Aptitude is great, but aptitude alone won’t get you very far. We’ve all heard a story somewhere along the way where a kid has a natural aptitude for sports or school, but doesn’t put the work in to better themself. And then what happens? All the other kids who weren’t as naturally talented at that thing, but who worked their tails off caught up and surpassed the natural talent in the end.

You do not have aptitude for everything. And if you’d like to write yourself off because you don’t have aptitude for something, that’s fine. But you’re overlooking something major –

You have aptitude for something, and you can exploit that aptitude to get you through the learning curve of something else for which you have less aptitude.

An example; if your aptitude for public speaking is low (you get nerves, you easily forget what you wanted to say), but your aptitude for things like mental imagery is high (you can easily picture things in detail in your mind), you can exploit that to help you improve as a public speaker. There is a well known technique for doing just this…

Rather than banging your head against a wall trying to become someone who is naturally talented at flowing through a speech, you do this: make a memory palace.

With this mental imagery technique, you imagine your own home (or a similar place you know well). Assign key points or phrases in your speech to each place in your home. You’ll give your speech by walking through your house in your mind’s eye and allowing your mental image of the living room, for example, to remind you of the key point you assigned to that room, and the subsequent details that will come from that key point.

By doing this, you put your aptitude in one arena to use to help you improve in another arena. 
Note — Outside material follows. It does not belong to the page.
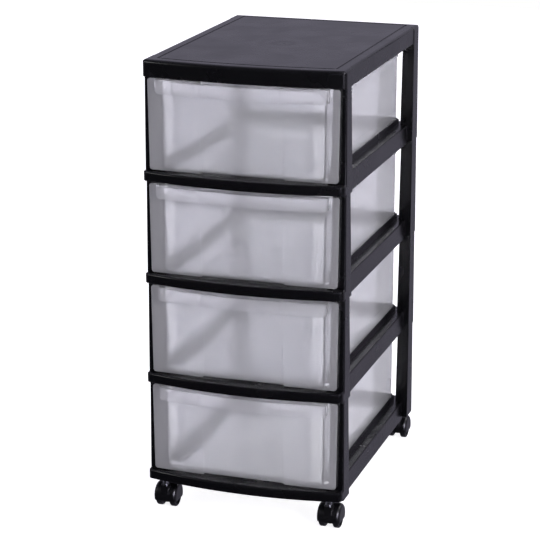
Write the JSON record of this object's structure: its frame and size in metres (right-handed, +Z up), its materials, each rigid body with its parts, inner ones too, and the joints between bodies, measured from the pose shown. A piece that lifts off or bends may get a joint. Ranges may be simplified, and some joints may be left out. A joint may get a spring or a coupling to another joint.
{
  "type": "drawer tower",
  "caption": "Stackable plastic drawer tower on swivel castors: black open frames, frosted pull-out drawers with full-width handles and a flat top cover.",
  "frame": {"origin": "on the floor, under the middle of the whole footprint, from the front rail's bow to the back castors' hoods", "axes": "+Z up, -Y the front where the drawers pull out, +X to the right for someone who faces the front; the tower is the same on both sides of the YZ plane"},
  "size_m": [0.266, 0.392, 0.604],
  "materials": {
    "black_plastic": "moulded polypropylene, glossy with a slight sheen",
    "frosted_plastic": "frosted see-through polypropylene",
    "castor_plastic": "moulded nylon, satin",
    "wheel_plastic": "hard moulded wheel, worn satin",
    "steel": "zinc-plated turned steel"
  },
  "bodies": {
    "tower": {"top_cover": "black_plastic", "tier_frame_1": "black_plastic", "tier_frame_2": "black_plastic", "tier_frame_3": "black_plastic", "tier_frame_4": "black_plastic", "front_left_stem": "steel", "front_right_stem": "steel", "back_left_stem": "steel", "back_right_stem": "steel"},
    "drawer_1": {"drawer_1": "frosted_plastic"},
    "drawer_2": {"drawer_2": "frosted_plastic"},
    "drawer_3": {"drawer_3": "frosted_plastic"},
    "drawer_4": {"drawer_4": "frosted_plastic"},
    "front_left_castor": {"front_left_hood": "castor_plastic", "front_left_axle": "steel"},
    "front_left_wheel_left": {"front_left_wheel_left": "wheel_plastic"},
    "front_left_wheel_right": {"front_left_wheel_right": "wheel_plastic"},
    "front_right_castor": {"front_right_hood": "castor_plastic", "front_right_axle": "steel"},
    "front_right_wheel_left": {"front_right_wheel_left": "wheel_plastic"},
    "front_right_wheel_right": {"front_right_wheel_right": "wheel_plastic"},
    "back_left_castor": {"back_left_hood": "castor_plastic", "back_left_axle": "steel"},
    "back_left_wheel_left": {"back_left_wheel_left": "wheel_plastic"},
    "back_left_wheel_right": {"back_left_wheel_right": "wheel_plastic"},
    "back_right_castor": {"back_right_hood": "castor_plastic", "back_right_axle": "steel"},
    "back_right_wheel_left": {"back_right_wheel_left": "wheel_plastic"},
    "back_right_wheel_right": {"back_right_wheel_right": "wheel_plastic"}
  },
  "joints": [
    {"name": "drawer_1_slide", "type": "slide", "parent": "tower", "child": "drawer_1", "axis": [0, -1, 0], "range_m": [0, 0.24]},
    {"name": "drawer_2_slide", "type": "slide", "parent": "tower", "child": "drawer_2", "axis": [0, -1, 0], "range_m": [0, 0.24]},
    {"name": "drawer_3_slide", "type": "slide", "parent": "tower", "child": "drawer_3", "axis": [0, -1, 0], "range_m": [0, 0.24]},
    {"name": "drawer_4_slide", "type": "slide", "parent": "tower", "child": "drawer_4", "axis": [0, -1, 0], "range_m": [0, 0.24]},
    {"name": "front_left_swivel", "type": "hinge", "parent": "tower", "child": "front_left_castor", "pos_m": [-0.113, -0.168, 0.03], "axis": [0, 0, 1], "continuous": true},
    {"name": "front_left_wheel_left_spin", "type": "hinge", "parent": "front_left_castor", "child": "front_left_wheel_left", "pos_m": [-0.113, -0.159, 0.014], "axis": [1, 0, 0], "continuous": true},
    {"name": "front_left_wheel_right_spin", "type": "hinge", "parent": "front_left_castor", "child": "front_left_wheel_right", "pos_m": [-0.113, -0.159, 0.014], "axis": [1, 0, 0], "continuous": true},
    {"name": "front_right_swivel", "type": "hinge", "parent": "tower", "child": "front_right_castor", "pos_m": [0.113, -0.168, 0.03], "axis": [0, 0, 1], "continuous": true},
    {"name": "front_right_wheel_left_spin", "type": "hinge", "parent": "front_right_castor", "child": "front_right_wheel_left", "pos_m": [0.113, -0.159, 0.014], "axis": [1, 0, 0], "continuous": true},
    {"name": "front_right_wheel_right_spin", "type": "hinge", "parent": "front_right_castor", "child": "front_right_wheel_right", "pos_m": [0.113, -0.159, 0.014], "axis": [1, 0, 0], "continuous": true},
    {"name": "back_left_swivel", "type": "hinge", "parent": "tower", "child": "back_left_castor", "pos_m": [-0.113, 0.1705, 0.03], "axis": [0, 0, 1], "continuous": true},
    {"name": "back_left_wheel_left_spin", "type": "hinge", "parent": "back_left_castor", "child": "back_left_wheel_left", "pos_m": [-0.113, 0.1795, 0.014], "axis": [1, 0, 0], "continuous": true},
    {"name": "back_left_wheel_right_spin", "type": "hinge", "parent": "back_left_castor", "child": "back_left_wheel_right", "pos_m": [-0.113, 0.1795, 0.014], "axis": [1, 0, 0], "continuous": true},
    {"name": "back_right_swivel", "type": "hinge", "parent": "tower", "child": "back_right_castor", "pos_m": [0.113, 0.1705, 0.03], "axis": [0, 0, 1], "continuous": true},
    {"name": "back_right_wheel_left_spin", "type": "hinge", "parent": "back_right_castor", "child": "back_right_wheel_left", "pos_m": [0.113, 0.1795, 0.014], "axis": [1, 0, 0], "continuous": true},
    {"name": "back_right_wheel_right_spin", "type": "hinge", "parent": "back_right_castor", "child": "back_right_wheel_right", "pos_m": [0.113, 0.1795, 0.014], "axis": [1, 0, 0], "continuous": true}
  ]
}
Now, this sort of exploitation of aptitude will certainly make it feel more doable to get through a difficult feeling learning curve, but the second thing that determines how much you feel a learning curve will be what gets you through or what becomes your undoing…
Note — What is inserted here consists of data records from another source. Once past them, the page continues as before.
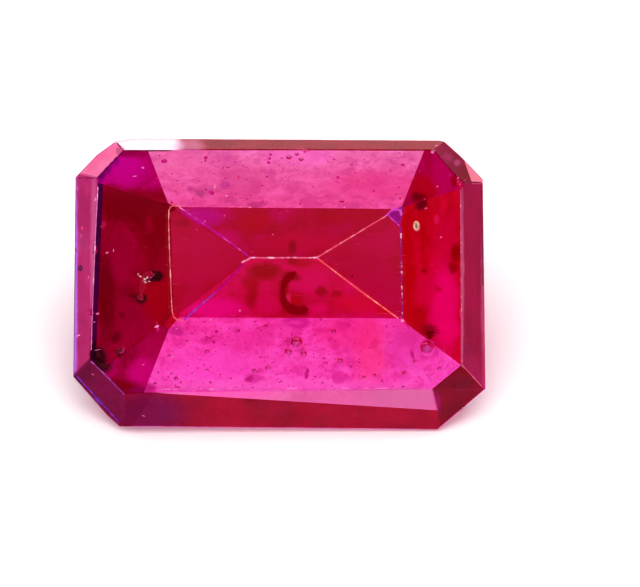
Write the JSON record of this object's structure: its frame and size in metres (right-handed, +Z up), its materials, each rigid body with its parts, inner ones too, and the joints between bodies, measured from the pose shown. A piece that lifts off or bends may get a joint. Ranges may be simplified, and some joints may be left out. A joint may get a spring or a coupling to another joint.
{
  "type": "cut ruby gemstone",
  "caption": "Loose octagonal step-cut ruby with a flat table and a two-step pavilion, lying on one long side of its pavilion.",
  "frame": {"origin": "on the surface that the stone lies on, under the middle of its outline", "axes": "+X along the stone's length, +Z up, and the table faces -Y and up"},
  "size_m": [0.0086, 0.005, 0.0046],
  "materials": {
    "ruby": "polished, see-through, crimson to pink"
  },
  "bodies": {
    "root": {"ruby": "ruby"}
  },
  "joints": []
}
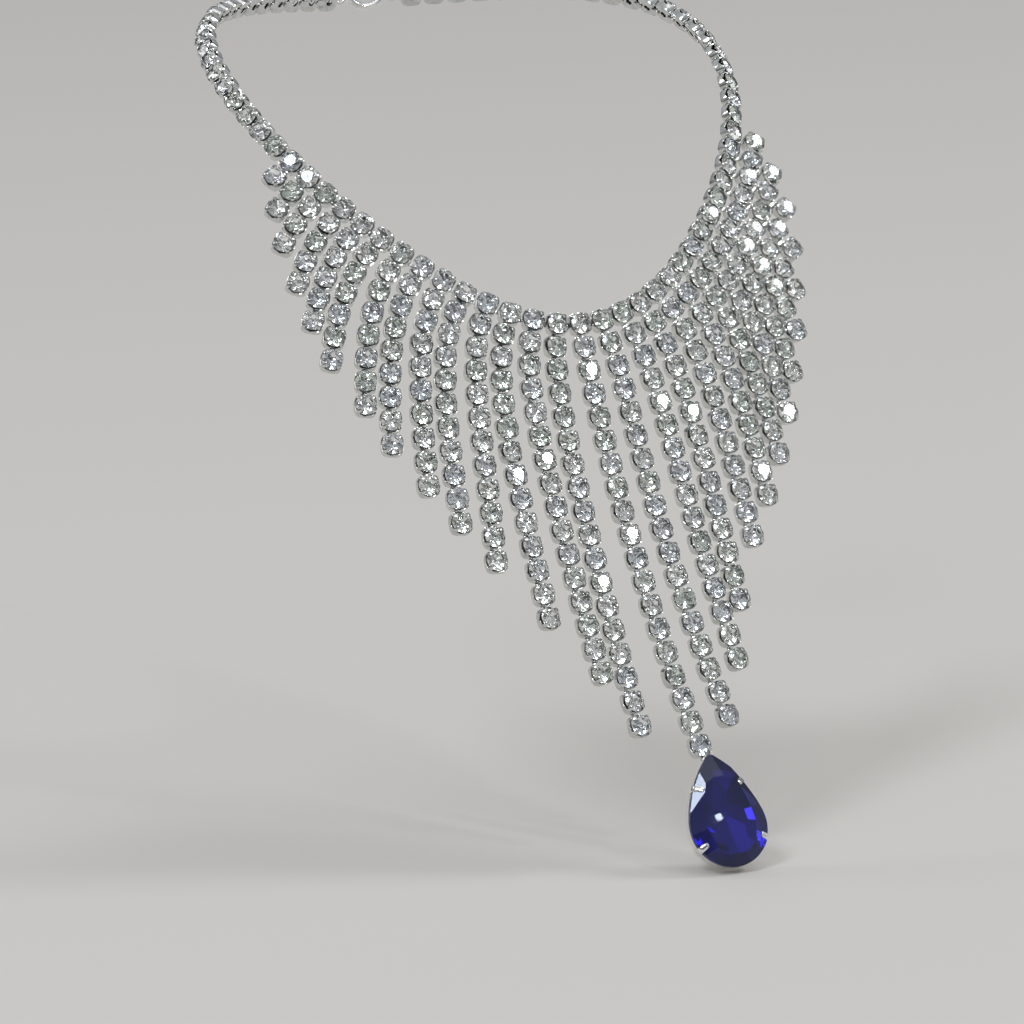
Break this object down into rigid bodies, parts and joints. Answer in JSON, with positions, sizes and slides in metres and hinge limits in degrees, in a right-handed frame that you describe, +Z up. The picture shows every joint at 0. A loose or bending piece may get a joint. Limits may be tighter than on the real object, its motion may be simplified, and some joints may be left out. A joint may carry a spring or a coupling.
{
  "type": "drop pendant necklace",
  "caption": "Fringe necklace in its worn form: a cup-chain neck loop, graduated strands of clear stones hanging from its front, and a pear-shaped blue glass drop in a pronged silver setting.",
  "frame": {"origin": "the middle of the neck loop, where the wearer's neck passes through it", "axes": "+Z up the neck, -Y towards the front of the necklace, +X to the viewer's right when it is seen from the front"},
  "size_m": [0.1267, 0.1815, 0.1711],
  "materials": {
    "cup_chain": "bright silver plate set with clear faceted foil-backed stones",
    "silver_plate": "bright polished silver plate",
    "clear_glass": "clear cut glass with a silver foil back",
    "blue_glass": "deep sapphire-blue cut glass with a foil back"
  },
  "bodies": {
    "root": {"clasp": "silver_plate", "drop_setting": "silver_plate", "drop_stone": "blue_glass", "fringe_centre": "cup_chain", "fringe_left_01": "cup_chain", "fringe_left_02": "cup_chain", "fringe_left_03": "cup_chain", "fringe_left_04": "cup_chain", "fringe_left_05": "cup_chain", "fringe_left_06": "cup_chain", "fringe_left_07": "cup_chain", "fringe_left_08": "cup_chain", "fringe_left_09": "cup_chain", "fringe_left_10": "cup_chain", "fringe_left_11": "cup_chain", "fringe_left_12": "cup_chain", "fringe_left_13": "cup_chain", "fringe_left_14": "cup_chain", "fringe_right_01": "cup_chain", "fringe_right_02": "cup_chain", "fringe_right_03": "cup_chain", "fringe_right_04": "cup_chain", "fringe_right_05": "cup_chain", "fringe_right_06": "cup_chain", "fringe_right_07": "cup_chain", "fringe_right_08": "cup_chain", "fringe_right_09": "cup_chain", "fringe_right_10": "cup_chain", "fringe_right_11": "cup_chain", "fringe_right_12": "cup_chain", "fringe_right_13": "cup_chain", "fringe_right_14": "cup_chain", "neck_centre": "cup_chain", "neck_left_1": "cup_chain", "neck_left_2": "cup_chain", "neck_left_3": "cup_chain", "neck_left_4": "cup_chain", "neck_left_5": "cup_chain", "neck_right_1": "cup_chain", "neck_right_2": "cup_chain", "neck_right_3": "cup_chain", "neck_right_4": "cup_chain", "neck_right_5": "cup_chain"}
  },
  "joints": []
}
How You Interact With Uncertainty

“Pain and pleasure govern us in all we do, in all we say, in all we think.” That line is from 18th-century polymath Jeremy Bentham and outlines exactly what motivates everything we do in life. But which motivates you more? Avoiding pain or acquiring pleasure?

Loss aversion – the tendency to prefer avoiding losses to acquiring equivalent gains – has been well-established. Most humans have some degree of loss aversion that influences how the act.
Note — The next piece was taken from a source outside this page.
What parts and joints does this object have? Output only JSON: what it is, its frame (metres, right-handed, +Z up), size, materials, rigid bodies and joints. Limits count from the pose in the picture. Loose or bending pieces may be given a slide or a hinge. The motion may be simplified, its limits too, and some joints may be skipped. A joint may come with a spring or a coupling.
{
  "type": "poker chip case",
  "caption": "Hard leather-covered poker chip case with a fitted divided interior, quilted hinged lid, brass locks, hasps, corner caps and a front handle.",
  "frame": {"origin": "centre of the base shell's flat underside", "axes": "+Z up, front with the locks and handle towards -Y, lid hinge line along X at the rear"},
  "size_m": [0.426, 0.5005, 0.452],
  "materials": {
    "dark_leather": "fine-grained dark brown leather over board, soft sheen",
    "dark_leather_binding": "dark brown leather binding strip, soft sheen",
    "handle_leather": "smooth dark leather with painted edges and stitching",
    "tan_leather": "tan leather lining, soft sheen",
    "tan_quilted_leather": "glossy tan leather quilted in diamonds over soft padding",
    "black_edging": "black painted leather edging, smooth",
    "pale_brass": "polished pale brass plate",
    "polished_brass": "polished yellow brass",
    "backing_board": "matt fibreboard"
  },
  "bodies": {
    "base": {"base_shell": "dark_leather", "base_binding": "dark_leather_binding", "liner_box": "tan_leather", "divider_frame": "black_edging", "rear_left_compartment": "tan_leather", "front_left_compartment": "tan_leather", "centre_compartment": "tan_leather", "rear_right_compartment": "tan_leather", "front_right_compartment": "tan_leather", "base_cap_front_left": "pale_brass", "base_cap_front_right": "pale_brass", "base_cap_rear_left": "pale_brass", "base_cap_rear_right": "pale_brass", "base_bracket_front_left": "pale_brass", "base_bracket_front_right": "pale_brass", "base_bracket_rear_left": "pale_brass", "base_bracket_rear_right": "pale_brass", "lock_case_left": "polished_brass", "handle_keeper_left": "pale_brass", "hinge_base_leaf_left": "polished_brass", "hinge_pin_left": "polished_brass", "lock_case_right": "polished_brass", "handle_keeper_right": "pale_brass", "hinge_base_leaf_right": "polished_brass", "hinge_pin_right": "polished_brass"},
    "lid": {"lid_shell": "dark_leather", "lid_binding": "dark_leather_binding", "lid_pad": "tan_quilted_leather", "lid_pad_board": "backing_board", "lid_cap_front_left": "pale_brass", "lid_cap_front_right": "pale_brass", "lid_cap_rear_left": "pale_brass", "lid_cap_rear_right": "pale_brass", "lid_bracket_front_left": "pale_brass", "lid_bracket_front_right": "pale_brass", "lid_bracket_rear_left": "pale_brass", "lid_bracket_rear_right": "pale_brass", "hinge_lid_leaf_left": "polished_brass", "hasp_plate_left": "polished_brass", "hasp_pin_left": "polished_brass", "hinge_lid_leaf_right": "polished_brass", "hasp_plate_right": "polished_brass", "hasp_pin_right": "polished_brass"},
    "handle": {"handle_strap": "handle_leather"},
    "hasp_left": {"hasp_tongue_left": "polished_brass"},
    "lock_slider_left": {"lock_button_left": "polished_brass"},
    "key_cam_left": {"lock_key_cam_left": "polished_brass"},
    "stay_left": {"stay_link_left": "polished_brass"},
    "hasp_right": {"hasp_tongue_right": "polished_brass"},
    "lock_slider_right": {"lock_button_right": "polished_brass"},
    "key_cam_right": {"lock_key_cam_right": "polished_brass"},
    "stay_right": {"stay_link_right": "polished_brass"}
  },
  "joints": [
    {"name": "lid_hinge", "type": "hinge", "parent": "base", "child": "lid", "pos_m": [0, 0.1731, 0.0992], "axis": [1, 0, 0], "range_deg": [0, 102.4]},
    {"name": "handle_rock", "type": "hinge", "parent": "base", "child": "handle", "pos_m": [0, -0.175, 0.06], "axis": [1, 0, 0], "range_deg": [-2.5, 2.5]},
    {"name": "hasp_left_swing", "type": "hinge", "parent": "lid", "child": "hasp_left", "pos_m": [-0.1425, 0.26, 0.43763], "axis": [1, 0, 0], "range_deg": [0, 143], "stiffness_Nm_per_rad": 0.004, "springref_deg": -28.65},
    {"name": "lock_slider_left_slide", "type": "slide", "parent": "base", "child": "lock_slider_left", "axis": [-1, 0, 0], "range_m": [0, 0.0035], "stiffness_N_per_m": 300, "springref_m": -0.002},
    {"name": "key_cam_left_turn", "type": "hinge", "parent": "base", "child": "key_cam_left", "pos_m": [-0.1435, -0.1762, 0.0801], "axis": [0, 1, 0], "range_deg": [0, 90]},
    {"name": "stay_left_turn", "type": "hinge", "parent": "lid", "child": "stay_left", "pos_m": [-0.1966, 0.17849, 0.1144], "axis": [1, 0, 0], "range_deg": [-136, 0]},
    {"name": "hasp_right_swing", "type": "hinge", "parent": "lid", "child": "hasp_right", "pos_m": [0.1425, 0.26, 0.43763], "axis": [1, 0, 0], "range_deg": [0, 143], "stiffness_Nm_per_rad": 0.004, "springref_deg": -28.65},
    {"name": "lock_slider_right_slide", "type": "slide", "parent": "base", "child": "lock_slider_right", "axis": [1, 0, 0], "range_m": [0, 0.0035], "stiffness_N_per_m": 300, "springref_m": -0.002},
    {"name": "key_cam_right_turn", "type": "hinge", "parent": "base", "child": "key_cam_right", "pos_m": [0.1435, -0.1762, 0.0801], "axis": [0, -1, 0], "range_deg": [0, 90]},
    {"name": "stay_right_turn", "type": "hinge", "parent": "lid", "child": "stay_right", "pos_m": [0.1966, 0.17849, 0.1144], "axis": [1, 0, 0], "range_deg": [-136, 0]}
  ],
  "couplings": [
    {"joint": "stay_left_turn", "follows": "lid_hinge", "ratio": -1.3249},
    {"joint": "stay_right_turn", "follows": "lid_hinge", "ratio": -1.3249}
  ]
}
But there’s a sizable degree of nuance within the realm of being motivated to avoid losses or acquire pleasure.

A 2007 study lead by Russell A. Poldrack, professor of psychology at Stanford University found the following,“we also found that individuals displayed varying degrees of sensitivity to loss aversion, and these wide-ranging neural responses predicted differences in their behavior. For instance, people with stronger neural sensitivity to both losses and gains were more risk-averse.“

That is, if your brain is more sensitive to losing and gaining, you’re less likely to want to take a risk. And learning some new skill includes a degree of risk-taking. There’s no guarantee you’re actually going to get or avoid the thing you are trying to get or avoid by learning this skill. You don’t know yet if it was “well worth your time” or a “waste of time”. You aren’t sure if it will work, or if you’ll get it, or if you’ll fail.

And there’s a second layer of nuance to your loss aversion…

Dr. Poldrack shared a theory that losses may trigger greater activity in brain regions that process emotions, such as the insula and amygdala. 

Meaning: if the parts of your brain where you process emotion – namely, the  amygdala and the insula – become more active when you experience a loss, you may be more likely to avoid putting yourself in a position where you could experience a loss.

Interestingly, amygdala damage has been show to eliminate loss aversion with regard to money. This suggests that your amygdala is a key player in how you handle loss aversion.

Learning a new skill requires that you accept a level of uncertainty. If you are someone who is less likely to bring uncertainty into your life by avoiding taking risks, you’re more likely to feel the discomfort of a learning curve. This is because learning curves include a natural amplification of risk, potential loss, and uncertainty, which will trigger your brain in different ways than someone else’s brain might be triggered.

You can imagine how this could influence how a learning curve feels to you. Not only is your brain dealing with the neural activity of the actual learning of this new skill, you’re also dealing with really feeling the fear, emotion, or discomfort, of being in risk-taking waters that are deeper than you’d prefer.

And so, to navigate your next learning curve in a way that feels more doable and less like you should quit because it’s just ‘too much’, it really comes down to understanding yourself better:

Where do your natural aptitudes lie and how can you put them to work for you in arenas where you don’t naturally excel?

How do you interact with uncertainty?

How much are you motivated by loss aversion?

Learning new skills is awesome. Feeling like you suck is not awesome. Take some time to learn about your own personal nuances in these realms and put what you’ve uncovered into your next learning curve, then let me know what new skill you’ve acquired from doing so.